CHICAGO — The other day I called Kyle Stong and asked if I could come over to his house and listen to “The Dark Side of the Moon” with him. It was like I was in junior high again. Except, I didn’t know him and he didn’t know me. But the album turned 50 years old this month, and I didn’t want to celebrate alone. Plus, Stong is co-founder of Think Floyd USA, a venerable, nine-piece Chicago-based Pink Floyd tribute act. They’ve been doing it for 19 years, about as long as the brain trust of Pink Floyd remained intact.
Stong was surprised at my call, but said, “Uh, yeah … OK.”
Then added: “I mean, every time I listen to ‘Dark Side,’ I do hear something new.”

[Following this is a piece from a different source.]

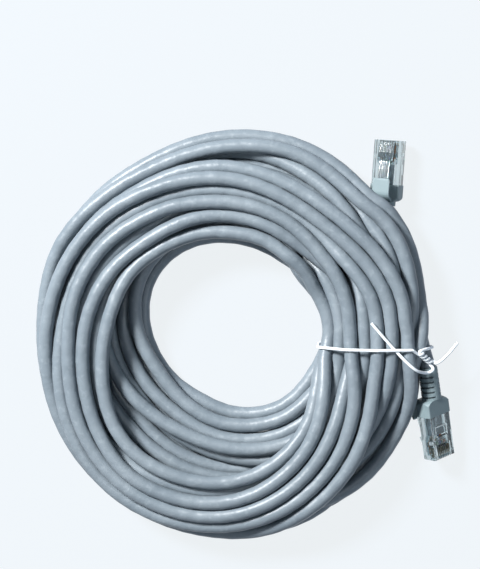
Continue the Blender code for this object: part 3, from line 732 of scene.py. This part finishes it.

Kyle Stong, who does triple time as a working musician, moonlighting in Santana and Grateful Dead tribute bands, is a central-casting image of a benign ex-hippie. He even lives in one of those long-standing bastions of former hippies, Rogers Park. He greeted me in a Think Floyd USA T-shirt and Dead sweatpants with the dancing bear logo on the legs. At 68, wispy curtains of white hair hang beside a mostly bald head. He led me into a keyboard/computer/management office (he’s also Think Floyd USA’s manager). On the wall was a poster from a Think Floyd USA show at Park West, Pink Floyd memorabilia and an assortment of original Looney Tunes animation cells. There are also several keyboards, the stale smell of cigarettes, and both Cubs and White Sox bobbleheads, which betray his background — he didn’t grow up in Chicago.
He clicked on “The Dark Side of the Moon,” not using a turntable or CD player but the new old-fashioned way — on a computer. While he fiddled with the keyboard, I asked: Ever get sick of hearing Pink Floyd? He considered the question a moment, then said: “No, not really. I don’t think so, but you know, they can seem difficult to listen to sometimes.”